Известный критик то и дело приближается к такому началу, выходит на подступы к такому разговору, но каждый раз (кажется непреднамеренно) уходит от него. «В Шукшине много рождалось от противного от спора, от бешенства по поводу того, что все думают так, говорят так, что так общепринято, а он, Шукшин, этого принимать не хочет, не обязан, не подрядился. Даже словесно он все время задирается и протестует».

Да, таков Шукшин! Таково внешнее впечатление от него. Но после такого «портрета» хочется понять главное. Из чего человек (художник) приходит в «Бешенство», почему он не желает, не может принять общепринятое, в чем оно, общепринятое, для него или вообще нехорошо, как это все понимает Шукшин: в чем правда самого Шукшина?

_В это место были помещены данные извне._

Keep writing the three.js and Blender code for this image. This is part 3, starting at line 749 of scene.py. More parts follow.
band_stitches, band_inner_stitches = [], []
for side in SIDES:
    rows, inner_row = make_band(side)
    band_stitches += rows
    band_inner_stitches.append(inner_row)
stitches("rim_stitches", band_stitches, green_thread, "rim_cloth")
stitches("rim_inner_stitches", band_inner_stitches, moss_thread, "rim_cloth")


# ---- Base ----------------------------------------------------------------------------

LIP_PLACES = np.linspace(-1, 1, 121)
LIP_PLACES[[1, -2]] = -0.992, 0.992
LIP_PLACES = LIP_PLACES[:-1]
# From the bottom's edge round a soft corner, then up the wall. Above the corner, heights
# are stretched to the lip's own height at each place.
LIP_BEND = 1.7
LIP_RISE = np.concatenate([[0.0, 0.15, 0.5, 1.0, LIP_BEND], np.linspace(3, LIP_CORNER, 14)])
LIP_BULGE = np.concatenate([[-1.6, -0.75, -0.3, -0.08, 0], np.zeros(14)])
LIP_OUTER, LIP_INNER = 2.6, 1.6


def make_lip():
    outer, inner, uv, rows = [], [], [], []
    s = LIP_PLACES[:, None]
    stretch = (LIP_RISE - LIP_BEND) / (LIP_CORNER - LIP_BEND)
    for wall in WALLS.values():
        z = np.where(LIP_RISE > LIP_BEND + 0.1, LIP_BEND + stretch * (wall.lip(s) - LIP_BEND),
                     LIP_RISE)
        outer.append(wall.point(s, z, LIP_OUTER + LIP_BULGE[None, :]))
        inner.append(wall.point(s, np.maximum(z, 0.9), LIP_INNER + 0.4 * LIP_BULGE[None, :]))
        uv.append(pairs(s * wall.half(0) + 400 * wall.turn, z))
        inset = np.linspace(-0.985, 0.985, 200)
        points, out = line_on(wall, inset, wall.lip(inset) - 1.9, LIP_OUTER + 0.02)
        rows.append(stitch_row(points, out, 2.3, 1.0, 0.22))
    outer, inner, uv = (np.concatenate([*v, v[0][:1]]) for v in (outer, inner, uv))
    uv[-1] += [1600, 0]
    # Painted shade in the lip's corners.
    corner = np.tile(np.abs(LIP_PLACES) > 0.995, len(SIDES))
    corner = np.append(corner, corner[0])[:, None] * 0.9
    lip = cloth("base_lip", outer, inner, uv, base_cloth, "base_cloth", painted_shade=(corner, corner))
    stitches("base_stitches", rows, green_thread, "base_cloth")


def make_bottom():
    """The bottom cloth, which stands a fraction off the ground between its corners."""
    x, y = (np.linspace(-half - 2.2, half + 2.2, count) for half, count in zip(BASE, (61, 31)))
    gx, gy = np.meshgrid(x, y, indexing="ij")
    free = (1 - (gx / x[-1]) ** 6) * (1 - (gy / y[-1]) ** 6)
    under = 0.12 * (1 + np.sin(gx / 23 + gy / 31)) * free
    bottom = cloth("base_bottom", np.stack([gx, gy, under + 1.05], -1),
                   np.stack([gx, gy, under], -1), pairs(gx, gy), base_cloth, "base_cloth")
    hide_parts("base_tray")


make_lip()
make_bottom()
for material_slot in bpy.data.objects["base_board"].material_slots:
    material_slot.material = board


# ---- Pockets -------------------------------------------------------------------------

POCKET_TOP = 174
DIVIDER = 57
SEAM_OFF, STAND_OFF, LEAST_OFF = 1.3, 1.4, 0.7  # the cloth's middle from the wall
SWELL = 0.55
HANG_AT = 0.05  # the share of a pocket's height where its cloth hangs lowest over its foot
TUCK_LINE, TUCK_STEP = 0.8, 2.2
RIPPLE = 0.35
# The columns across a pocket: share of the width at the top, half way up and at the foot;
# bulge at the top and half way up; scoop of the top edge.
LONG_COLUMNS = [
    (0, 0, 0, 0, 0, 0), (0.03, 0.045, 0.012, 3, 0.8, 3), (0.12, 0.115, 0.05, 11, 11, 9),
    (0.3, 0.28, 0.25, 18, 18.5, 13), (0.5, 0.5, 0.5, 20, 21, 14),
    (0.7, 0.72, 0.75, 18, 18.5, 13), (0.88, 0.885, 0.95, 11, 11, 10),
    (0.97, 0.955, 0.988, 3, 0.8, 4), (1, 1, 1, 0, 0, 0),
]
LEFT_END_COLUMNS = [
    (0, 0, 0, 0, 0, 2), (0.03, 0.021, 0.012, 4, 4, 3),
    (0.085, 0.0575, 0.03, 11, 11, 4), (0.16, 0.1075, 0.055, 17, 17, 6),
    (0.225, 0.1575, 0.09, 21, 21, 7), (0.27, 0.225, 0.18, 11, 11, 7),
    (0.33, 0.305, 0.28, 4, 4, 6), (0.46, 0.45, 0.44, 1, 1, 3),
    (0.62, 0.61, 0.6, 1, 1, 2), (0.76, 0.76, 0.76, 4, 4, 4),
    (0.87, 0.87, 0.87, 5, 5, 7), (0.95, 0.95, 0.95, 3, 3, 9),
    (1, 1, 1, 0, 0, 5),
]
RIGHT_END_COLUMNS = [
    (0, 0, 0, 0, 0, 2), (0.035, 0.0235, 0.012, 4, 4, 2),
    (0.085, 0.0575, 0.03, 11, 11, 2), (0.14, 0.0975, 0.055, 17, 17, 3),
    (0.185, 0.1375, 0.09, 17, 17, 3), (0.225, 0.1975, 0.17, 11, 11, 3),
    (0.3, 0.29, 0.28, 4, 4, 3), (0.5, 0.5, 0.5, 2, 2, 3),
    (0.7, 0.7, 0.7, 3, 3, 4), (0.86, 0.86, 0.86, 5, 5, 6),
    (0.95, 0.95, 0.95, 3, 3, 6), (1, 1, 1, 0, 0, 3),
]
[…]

Может, литература современная для него некое сплошное авгурство, в котором он, художник задыхается? Из чего поэт шел здесь как бы против течения? Ироничный тон по поводу шукшинских ненадуманных страданий тут тем более ничего не объясняет: ведь речь не просто о спорщике, перекорщине, фрондирующем обывателе!..

Вот она, кажущаяся простота Шукшина, закатанность тем же всеобщим, утрамбовка произвольной цитатностью против чего он и выступал! Вот она, каждый раз приходящая к нам догадка: «Шукшин начинается» В этом «начинается» не мала была роль критика!

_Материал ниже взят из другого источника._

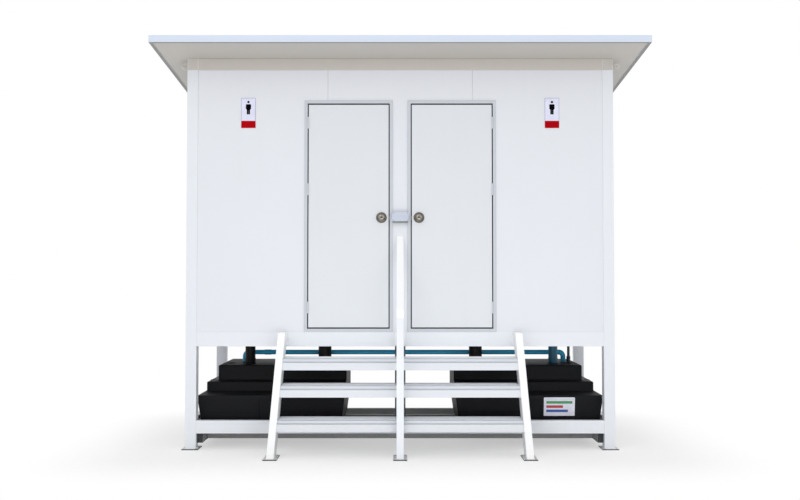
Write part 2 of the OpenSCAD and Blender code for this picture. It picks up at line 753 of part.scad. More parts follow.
// Stepped hollow waste tank, drawn for the right side and mirrored for the left
module tank(s) color([0.14, 0.14, 0.15]) place() mirror([s > 0 ? 0 : 1, 0, 0]) {
  back = tank_y + tank_d;
  low = [tank_in, tank_y];
  mid = [tank_in, tank_y + tier_front[0]];
  high = [tank_in, tank_y + tier_front[1]];
  w = [tank_t, tank_t];
  difference() {
    union() {
      tier(low, [tank_out, back], under_top, tank_top[0], tank_draft);
      tier(mid, [tank_out - tier_side[0], back], tank_top[0] - 40, tank_top[1], 0);
      tier(high, [tank_out - tier_side[1], back], tank_top[1] - 40, tank_top[2], 0);
    }
    room(low + w, [tank_out - tank_t, back - tank_t], under_top + tank_t,
      tank_top[0] - tank_t, tank_draft);
    room(mid + w, [tank_out - tier_side[0] - tank_t, back - tank_t], tank_top[0] - 50,
      tank_top[1] - tank_t, 0);
    room(high + w, [tank_out - tier_side[1] - tank_t, back - tank_t], tank_top[1] - 50,
      tank_top[2] - tank_t, 0);
    pole(soil_x, pipe_y, tank_top[2] - 60, tank_top[2] + 1, soil_r - pipe_t);
    pole(drain_x, pipe_y, tank_top[2] - 60, tank_top[2] + 1, drain_r - pipe_t);
    translate([groove_x, tank_y - 1, under_top + 40])
      cube([groove_w, 6, tank_top[0] - under_top - 90]);
  }
}
// Room inside a tier
module room(a, b, z0, z1, d) {
  r = 18;
  hull() for (p = [[z0, d], [z1 - 1, 0]])
    translate([0, 0, p[0]]) linear_extrude(1) offset(r = r, $fn = 20)
      translate([a[0] + r + p[1], a[1] + r + p[1]])
        square([b[0] - a[0] - 2 * (r + p[1]), b[1] - a[1] - 2 * (r + p[1])]);
}

// Black pipes from the pans to the tanks
module soil_pipes() color([0.08, 0.08, 0.08]) place() for (s = mirror_x) difference() {
  pole(s * soil_x, pipe_y, tank_top[2], floor_z, soil_r);
  pole(s * soil_x, pipe_y, tank_top[2] - 1, floor_z + 1, soil_r - pipe_t);
}

// Pipe from a floor drain to its tank, with a socket at the foot
module drain_pipe(s) color(s > 0 ? "steelblue" : "black") place() difference() {
  union() {
    pole(s * drain_x, pipe_y, tank_top[2], floor_z, drain_r);
    pole(s * drain_x, pipe_y, tank_top[2], tank_top[2] + 45, drain_r + pipe_t);
  }
  pole(s * drain_x, pipe_y, tank_top[2] - 1, floor_z + 1, drain_r - pipe_t);
}

// Blue pipe across the back of both tanks, with an elbow down at each end
module link_pipe() color("deepskyblue") place() {
  x0 = -link_left;
  x1 = link_right;
  translate([x0 + bend_r, link_y, link_z]) rotate([0, 90, 0])
    cylinder(r = link_r, h = x1 - x0 - 2 * bend_r);
  for (end = [[x0, 1], [x1, -1]]) {
    translate([end[0] + end[1] * bend_r, link_y, link_z - bend_r])
      rotate([90, 0, 0]) rotate([0, 0, end[1] > 0 ? 90 : 0])
        rotate_extrude(angle = 90) translate([bend_r, 0]) circle(r = link_r + 3, $fn = 24);
    pole(end[0], link_y, tank_top[2], link_z - bend_r, link_r + 3);
    translate([end[0] + end[1] * (bend_r + 15), link_y, link_z]) rotate([0, 90, 0])
      cylinder(r = link_r + 3, h = 30, center = true);
  }
}

// Thin water pipe with a union at the foot
module water_pipe() color("teal") place() {
  pole(water_x, pipe_y + water_back, tank_top[2], floor_z, water_r);
  pole(water_x, pipe_y + water_back, tank_top[2], tank_top[2] + 55, water_r + 7);
}

// Rounded slab about a middle in x and y, from z0 to z1
module slab(x, y, w, d, r, z0, z1) translate([x, y, z0])
  linear_extrude(z1 - z0) offset(r = r) square([w - 2 * r, d - 2 * r], center = true);

// Glazed squat pan with foot rests and a spigot through the deck
module squat_pan(s) color("white") place() translate([s * soil_x, pipe_y, deck_top]) difference() {
  union() {
    slab(0, 0, pan_w, pan_d, pan_r, 0, pan_h);
    for (sx = mirror_x)
      slab(sx * ((pan_w - rest_w) / 2 - rest_in), -rest_front, rest_w, rest_d, rest_in * 2,
        pan_h - 1, pan_h + rest_h);
    pole(0, 0, -60, 1, soil_r - pipe_t - 6);
  }
  slab(0, -bowl_front, bowl_w, bowl_d, bowl_r, bowl_floor, pan_h + 1);
  pole(0, 0, -61, bowl_floor + 1, outlet_r);
}

corner_post(-1, 0);  // post_front_left
corner_post(1, 0);  // post_front_right
corner_post(-1, cabin_d - post_w);  // post_rear_left
corner_post(1, cabin_d - post_w);  // post_rear_right
post_foot_plates();
lifting_lugs();
bottom_rails();
under_frame();
centre_leg();
floor_beams();
floor_joists();
floor_deck();
floor_drains();
roof_ring();
panel_front(-1);  // panel_front_left
panel_front(1);  // panel_front_right
panel_front_centre();
panels_rear();
panel_side(panel_in - half_w);  // panel_side_left
panel_side(half_w - panel_back);  // panel_side_right
partition();
roof_panel();
roof_fascia();
door_frame(-1);  // door_frame_left
door_frame(1);  // door_frame_right
door_leaf(-1);  // door_leaf_left
door_leaf(1);  // door_leaf_right
frame_hinges(-1);  // frame_hinges_left
frame_hinges(1);  // frame_hinges_right
leaf_hinges(-1);  // leaf_hinges_left
leaf_hinges(1);  // leaf_hinges_right
hinge_pins(-1);  // hinge_pins_left
hinge_pins(1);  // hinge_pins_right
knob_roses(-1);  // knob_roses_left
knob_roses(1);  // knob_roses_right
knob(-1);  // knob_left
knob(1);  // knob_right
latch_bolt(-1);  // latch_bolt_left
latch_bolt(1);  // latch_bolt_right
switch_box();
switch_box_cover();
sign(-1);  // sign_left
sign(1);  // sign_right
stringer_side(-1);  // stringer_left
stringer_side(1);  // stringer_right
stringer_middle();
treads(-1);  // treads_left
treads(1);  // treads_right
stair_foot_plates();
newel_post();
handrail();
tank(-1);  // tank_left
tank(1);  // tank_right
soil_pipes();
drain_pipe(-1);  // drain_pipe_left
drain_pipe(1);  // drain_pipe_right
link_pipe();
water_pipe();
squat_pan(-1);  // squat_pan_left
squat_pan(1);  // squat_pan_right
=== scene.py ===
import json
import math

import bmesh
import bpy
import numpy as np
from bpy.props import FloatProperty, FloatVectorProperty, IntProperty, PointerProperty
from bpy.types import Operator, Panel, PropertyGroup
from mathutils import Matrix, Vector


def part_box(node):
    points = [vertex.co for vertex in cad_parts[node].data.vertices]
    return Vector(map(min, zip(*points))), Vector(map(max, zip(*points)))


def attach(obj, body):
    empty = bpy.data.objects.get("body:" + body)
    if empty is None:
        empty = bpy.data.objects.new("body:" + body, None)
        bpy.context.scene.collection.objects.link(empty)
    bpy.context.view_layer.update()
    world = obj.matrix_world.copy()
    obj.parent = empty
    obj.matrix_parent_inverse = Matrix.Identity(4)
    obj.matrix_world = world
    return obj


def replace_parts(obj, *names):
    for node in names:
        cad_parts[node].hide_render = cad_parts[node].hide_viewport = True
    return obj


bl_info = {
    "name": "Prefabricated Toilet Cabin",
    "version": (1, 0, 0),
    "blender": (4, 5, 0),
    "location": "View3D > Sidebar > Cabin",
    "description": "Dresses the steel, panels, doors, stair, tanks and pipes of a raised cabin",
    "category": "Object",
}

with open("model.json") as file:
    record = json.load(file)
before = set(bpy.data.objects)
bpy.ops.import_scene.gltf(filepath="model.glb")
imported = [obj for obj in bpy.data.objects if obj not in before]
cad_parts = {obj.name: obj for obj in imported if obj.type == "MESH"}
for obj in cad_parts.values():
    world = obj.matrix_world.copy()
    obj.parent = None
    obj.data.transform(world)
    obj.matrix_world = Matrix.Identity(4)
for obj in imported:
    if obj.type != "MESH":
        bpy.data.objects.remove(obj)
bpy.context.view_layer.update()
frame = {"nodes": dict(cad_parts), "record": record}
SIDES = {"left": -1.0, "right": 1.0}
POSTS = [f"post_{end}_{side}" for side in SIDES for end in ("front", "rear")]
BODY_OF = {
    node: body for body, nodes in frame["record"]["behaviour"]["bodies"].items() for node in nodes
}
WHITE = (1.0, 1.0, 1.0, 1.0)
MERGE = 1e-6


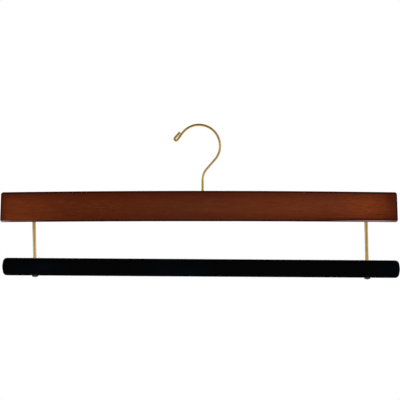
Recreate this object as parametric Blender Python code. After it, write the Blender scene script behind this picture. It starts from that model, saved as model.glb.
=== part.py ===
"""A trouser hanger: a flat hardwood beam on a swivel hook, and a flocked round bar hung under it on two rods.

The origin is the inside top of the hook, where it sits on its rail. +X is to the viewer's right, +Y is away
from the viewer and +Z is up. Lengths are in metres and angles in radians.
"""

import math

import bmesh
import bpy
from mathutils import Matrix, Vector

MM = 0.001
DEGREE = math.pi / 180

# Gap between two faces that touch on the real hanger
SEAT_GAP = 0.3 * MM

# Hook, bent from one length of round wire
WIRE_DIAMETER = 3.0 * MM
HOOK_INSIDE_DIAMETER = 50.8 * MM
HOOK_SLOPE = 41 * DEGREE  # of the straight run under the ring, from the vertical
HOOK_BEND_RADIUS = 20.5 * MM  # where that run turns down into the stem
HOOK_STEM_OFFSET = 4.6 * MM  # of the stem, to the right of the ring's middle
HOOK_STEM_LENGTH = 14.15 * MM  # straight, above the beam
HOOK_RING_END = 144.5 * DEGREE  # where the ring ends in the tip, round from +X
TIP_LENGTH = 9.75 * MM  # straight run from the ring to the hairpin
TIP_RETURN_LENGTH = 9.6 * MM  # of the wire folded back outside it
TIP_FOLD_GAP = 1.15 * MM  # between the two legs of the hairpin, where it folds
TIP_END_GAP = 0.15 * MM  # between them where the wire ends, because it is pressed back in
HOOK_HEAD_LIP = 1.6 * MM  # how far the upset head stands out round the wire
HOOK_HEAD_THICKNESS = 2.0 * MM
HOOK_HEAD_CHAMFER = 0.3 * MM
HOOK_WASHER_RIM = 1.4 * MM  # width of the washer's ring
HOOK_WASHER_THICKNESS = 0.8 * MM
HOOK_WASHER_CHAMFER = 0.15 * MM

# Bush that the hook turns in, pressed into the beam
FERRULE_LENGTH = 16.0 * MM
FERRULE_WALL = 1.4 * MM
FERRULE_BARB_HEIGHT = 0.3 * MM
FERRULE_BARB_PITCH = 3.2 * MM
FERRULE_RIM = 1.2 * MM  # height of the plain rim at its top
HEAD_ROOM = 2.0 * MM  # left under the hook's head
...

Вряд ли вообще помогают пониманию художнического мира Шукшина ироничность, шутливость, острословие и легкие укоры, вроде: «Шукшин подчас оказывается в положении быка, воюющего с красной тряпкой», «Темперамент Шукшина неуемен», «Он по всем вопросам хочет иметь свое мнение», «Шукшину «мещанин» жить не дает он на него, как Дон-Кихот на ветряные мельницы, бросается», «Хочет то и дело в статьях своих увильнуть от формулирования», «иногда читаешь и думаешь: неужели это Шукшин написал (или сказал, если речь идет об интервью)? Детскость какая-то, школьные прописи. Особенно, когда берется судить о том, что плохо знает». «Брякнул это когда-то не помысливши или инерции своего школьного знания доверившись», «Читая «беседы» и «интервью», видишь, как путается Шукшин в ответах и вопросах о том, что такое кино, зачем кино, почему кино». «Как-то выжимает из себя». Шукшин защищает хорошее кино от плохого «Здесь видны какая-то слепота и влюбленность неспособность оторваться», «С одной стороны, зудящее желание самостоятельности, отъединения, отмежевания, с другой прорехи и слабость памяти и просто провалы», «И лишь там наливается силой его слово, когда выходит он на свой материал, им оплаканный, им вытверженный. Таков Шукшин в своих суждениях о Разине Есть что сказать, потому что не один год об этом думал, в библиотеках сидел, источники штудировал». «Путь обретения свободы путь обретения культуры», «Есть в Шукшине воинственность незнания, неполного знания. Эта смесь и есть Шукшин человек мечущийся между затверженными истинами и интуицией недовольства этими истинами, которые он просто не успел проверить, лично проверить и описать в расход». И т.д.